Hill: If you consider the fact that you could stick all of Kosovo’s population in a part of Beijing, it helps to put the region in context. People in the Balkans have learned the lesson that they can’t expect us to do everything for them. Washington has always been a bit of a peewee soccer team. Everyone hangs around the ball. Once the ball moved over to Iraq, it was hard to get people to focus on other places, like the Balkans.
The Diplomat: You recounted the fact that a lot of FSOs didn’t want to serve in Iraq. Do you think that the Foreign Service assignments process should be more like the military, where it’s just shut up and go where we send you?
Hill: The current system has flaws but it is basically the right approach. You ask people where they would like to go, give them a chance to have input and then put in some parameters in terms of doing hardship assignments. Yes, there are people who game the system but I think overall it usually results in people having some nice assignments and some tough assignments. I found that forcing people to go to Iraq didn’t necessarily help advance our cause in Iraq. Iraq distorted the whole Foreign Service assignment process.
The Diplomat: And is that still a factor, or has that dynamic disappeared in recent years?
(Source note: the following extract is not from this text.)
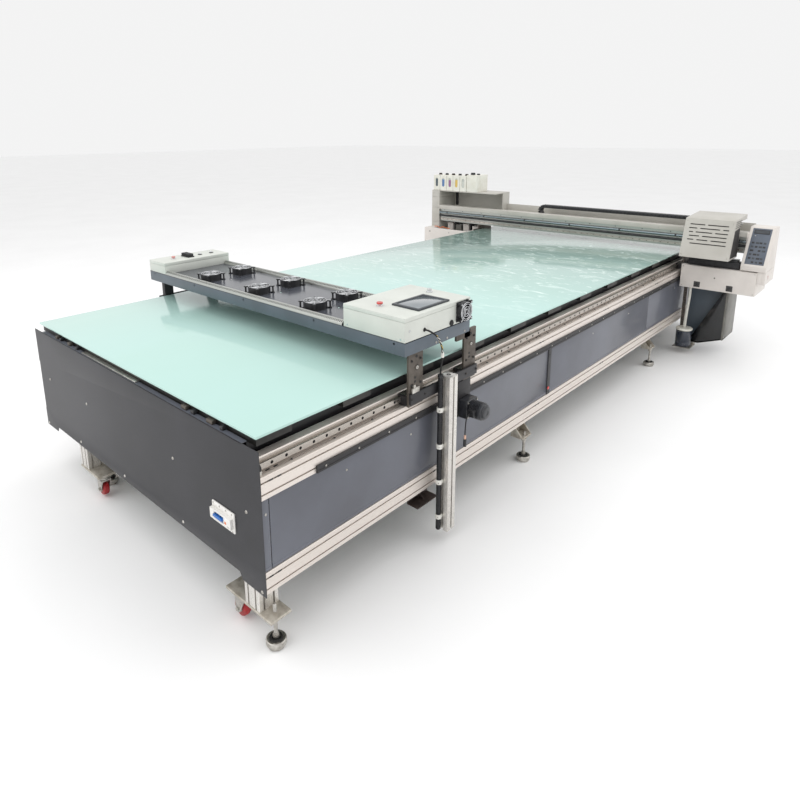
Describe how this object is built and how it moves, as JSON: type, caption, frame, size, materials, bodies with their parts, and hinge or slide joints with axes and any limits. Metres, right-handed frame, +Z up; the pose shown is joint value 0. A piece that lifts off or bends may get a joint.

Hill: It’s not the same as before. I think that they aren’t insisting that people who don’t want to go there have to go any more. It’s a much-downsized mission now. We had something like 22 Provincial Reconstruction Teams, which were like little consulates. Those are all gone. People aren’t being dragooned into those assignments now. The whole thing was just trying to show the military that we supported the mission by turning this into our biggest embassy.
The Diplomat: Now that you are in academia, I assume you encounter plenty of students who want to join the Foreign Service. But are they prepared to go to places like Iraq and Afghanistan?
Hill: I think they realize the reality of where they might be sent. I’m not worried about the next generation of diplomats at all.